Episodes conclude under three distinct conditions that reflect different aspects of the communication challenge. Successful termination occurs when the agent completes all three required handshakes, demonstrating mastery of the creature's communication protocol and achieving the primary research objective. Failure termination triggers immediately upon any rejected response, reflecting the realistic consequence that misunderstood communications often end interaction opportunities with cautious deep-sea organisms. Time-based termination activates when the 40-step limit expires, representing the practical constraints of submersible operation time and creature attention spans. The step limit ensures that episodes maintain reasonable duration while providing sufficient opportunity for pattern recognition and multiple communication attempts, balancing learning efficiency with exploration needs.

## Special Features

The environment incorporates several unique mechanisms that enhance learning potential while maintaining consistent challenge levels.

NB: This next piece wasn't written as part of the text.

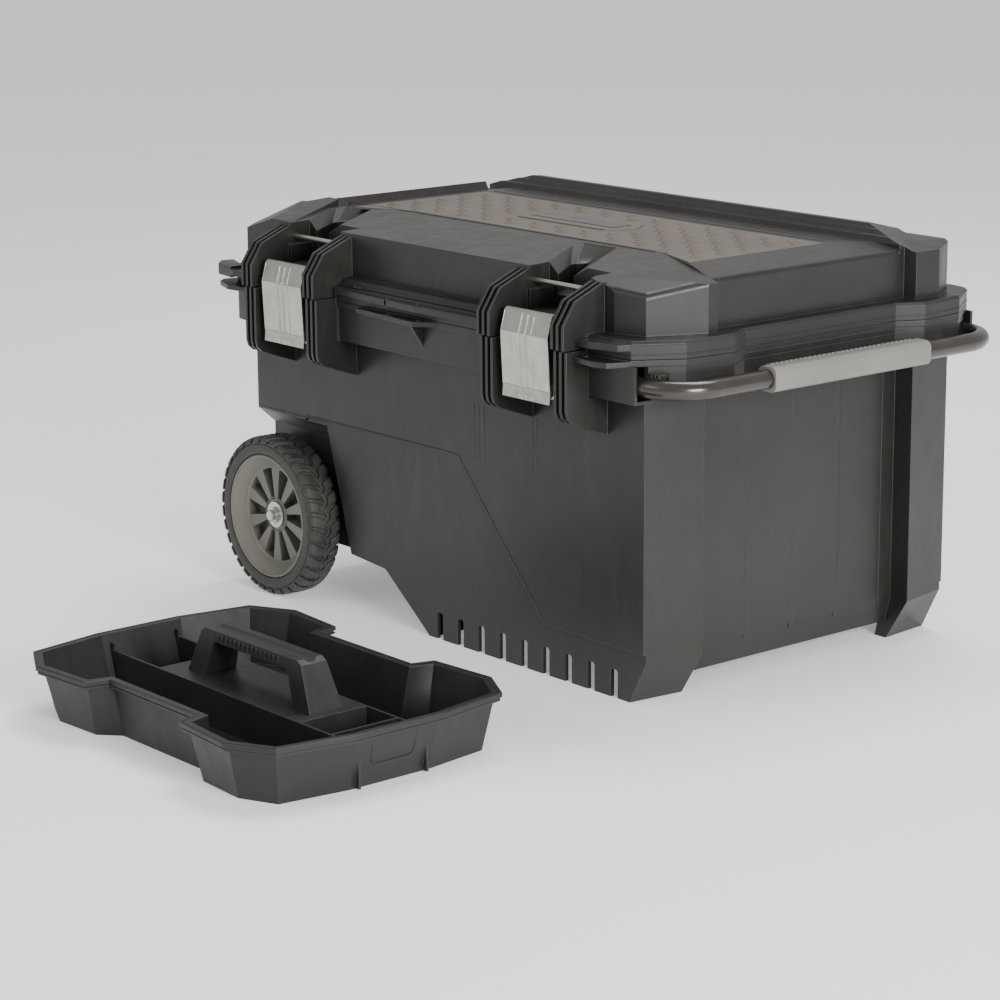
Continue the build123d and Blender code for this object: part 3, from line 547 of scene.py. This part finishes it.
def latch_trim(c):
    """Stiffened edges, lip notches and the small ribs at a latch plate's foot."""
    form = Form()
    for x in (-9, 0, 9):
        form.block((c + x, -260.0, 296.5), (0, 0, 1), (0, -1, 0), 5.5, 2.4, 0.9, 0.4, 0.4)
    for side in (-1, 1):
        form.bead([(c + side * 34.4, -259.6, 305.5), (c + side * 34.4, -262.3, 358),
                   (c + side * 34.4, -257.0, 377.2)], (0, -1, 0.05), 1.1, 0.45)
    form.bead([(c - 34.2, -259.5, 305.2), (c + 34.2, -259.5, 305.2)], (0, -1, 0), 1.4, 0.5)
    form.bead([(c - 34.2, -262.6, 358.6), (c + 34.2, -262.6, 358.6)], (0, -1, 0.1), 1.2, 0.35)
    return form


def tray_trim():
    """Bead round the tray's lip, end-wall embosses and the handle's side grips."""
    form = Form()
    quarter = [(216, 48), (202, 128), (156, 153), (80, 147), (73, 124)]
    full = (quarter + [(-x, y) for x, y in reversed(quarter)] + [(-x, -y) for x, y in quarter]
            + [(x, -y) for x, y in reversed(quarter)])
    inner = [(TRAY[0] + x * 0.992, TRAY[1] + y * 0.988) for x, y in full]
    form.bead([(x, y, 57) for x, y in inner], (0, 0, 1), 1.6, 0.7, closed=True)
    form.bead([(TRAY[0] + x * 0.990, TRAY[1] + y * 0.986, 51.0) for x, y in full], None, 1.2, 0.8,
              closed=True)
    for side in (-1, 1):
        x0, x1 = TRAY[0] + side * 197.6, TRAY[0] + side * 203.8
        path = []
        for y, z in ((-26, 46), (-24, 24), (-20, 20), (20, 20), (24, 24), (26, 46)):
            t = (z - 2) / 55
            path.append((x0 + (x1 - x0) * t + side * 5.2 * t, TRAY[1] + y, z))
        form.bead(path, (side, 0, -0.2), 2.4, 0.7)
    for side in (-1, 1):
        for k in range(15):
            x = TRAY[0] - 49 + 7 * k
            form.block((x, TRAY[1] + side * 15.2, 82), (0, 0, 1), (0, side, 0.1), 7, 2.4, 0.9, 0.3, 0.6)
    return form


aim_camera()
set_stage()
shell = moulded("shell_plastic", (0.0125, 0.0118, 0.0108), (0.020, 0.0185, 0.0165))
tray_skin = moulded("tray_plastic", (0.0135, 0.0128, 0.0118), (0.019, 0.0178, 0.016), rough=0.48,
                    grain=0.16, flow=0.3, scratch=0.25)
insert_skin = moulded("insert_plastic", (0.098, 0.083, 0.069), (0.126, 0.108, 0.091), rough=0.55,
                      edge=0.0005, scratch=0.3, flow=0.2, lift=0.35)
plate_skin = moulded("plate_black", (0.004, 0.004, 0.004), (0.006, 0.006, 0.006), rough=0.22,
                     edge=0.0005, scratch=0.1, flow=0.1)
grip_skin = moulded("grip_plastic", (0.155, 0.157, 0.148), (0.188, 0.188, 0.176), rough=0.5,
                    scratch=0.3, flow=0.2, lift=0.3)
glide_skin = moulded("glide_plastic", (0.010, 0.010, 0.010), (0.016, 0.016, 0.016))
rim_skin = moulded("rim_plastic", (0.122, 0.118, 0.100), (0.160, 0.154, 0.132), rough=0.42,
                   scratch=0.2, flow=0.2, edge=0.0008, lift=0.4)
zinc = sheet_steel("zinc_plate")
tread = rubber("tyre_rubber")
paint(shell, "tub", "handle_channel_front", "handle_channel_rear", "lid")
paint(tray_skin, "tray", "tray_handle")
paint(insert_skin, "lid_insert")
paint(plate_skin, "name_plate")
paint(grip_skin, "handle_grip")
paint(glide_skin, "handle_glides", "wheel_bush_front", "wheel_bush_rear")
paint(rim_skin, "wheel_rim_front", "wheel_rim_rear")
paint(zinc, "latch_plate_left", "latch_plate_right", "latch_bail_left", "latch_bail_right",
      "tie_rod_left", "tie_rod_right", "hinge_pins", "axle", "axle_washers", "push_nuts")
paint(painted_tube("tube_coat"), "handle_tube")

tread_plate().piece("tread_bumps", "lid", "insert_taupe", insert_skin)
ridge_lines().piece("ridge_lines", "lid", "moulded_dark", shell)
front_ledge().piece("ledge_lines", "lid", "moulded_dark", shell)
rim_beads(((351.2, 1.3, 0.6), (360.6, 1.0, 0.5))).piece("flange_beads", "lid", "moulded_dark", shell)
rim_beads(((343.4, 1.3, 0.6), (334.0, 1.1, 0.5), (318.4, 1.6, 0.6)), -0.9, 3, -3).piece(
    "skirt_beads", "chest", "moulded_dark", shell)
wall_flutes().piece("wall_flutes", "chest", "moulded_dark", shell)
skirt_teeth().piece("skirt_teeth", "chest", "moulded_dark", shell)
tray_trim().piece("tray_trim", "tray", "tray_dark", tray_skin)
grip_ridges().piece("grip_ridges", "pull_handle", "grip_grey", grip_skin)
for where, c in LATCHES.items():
    latch_trim(c).piece(f"latch_trim_{where}", f"latch_{where}", "zinc_steel", zinc)
for where, side in (("front", -1), ("rear", 1)):
    tyre = wheel_tyre(side).piece(f"tread_tyre_{where}", f"wheel_{where}", "tyre_black", tread)
    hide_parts(f"tyre_{where}")
    wheel_trim(side).piece(f"rim_rings_{where}", f"wheel_{where}", "rim_grey", rim_skin)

Protocol family stability represents a core feature where selected rules remain completely fixed throughout each episode, ensuring that successful pattern recognition immediately translates into reliable communication strategies rather than requiring constant readaptation to changing rules. Parameter randomization occurs at episode initialization, drawing from consistent distributions that maintain uniform difficulty across all sessions while preventing agents from memorizing specific solutions rather than learning general pattern recognition capabilities. The deterministic evaluation system guarantees that identical response patterns always receive identical feedback for the same incoming sequence, enabling agents to build reliable causal models of communication success. Historical context preservation supports advanced learning strategies by maintaining detailed interaction records that enable pattern analysis across multiple exchanges. Energy and step tracking add atmospheric elements that enhance the research simulation experience without creating additional mechanical complexity that might interfere with core learning objectives.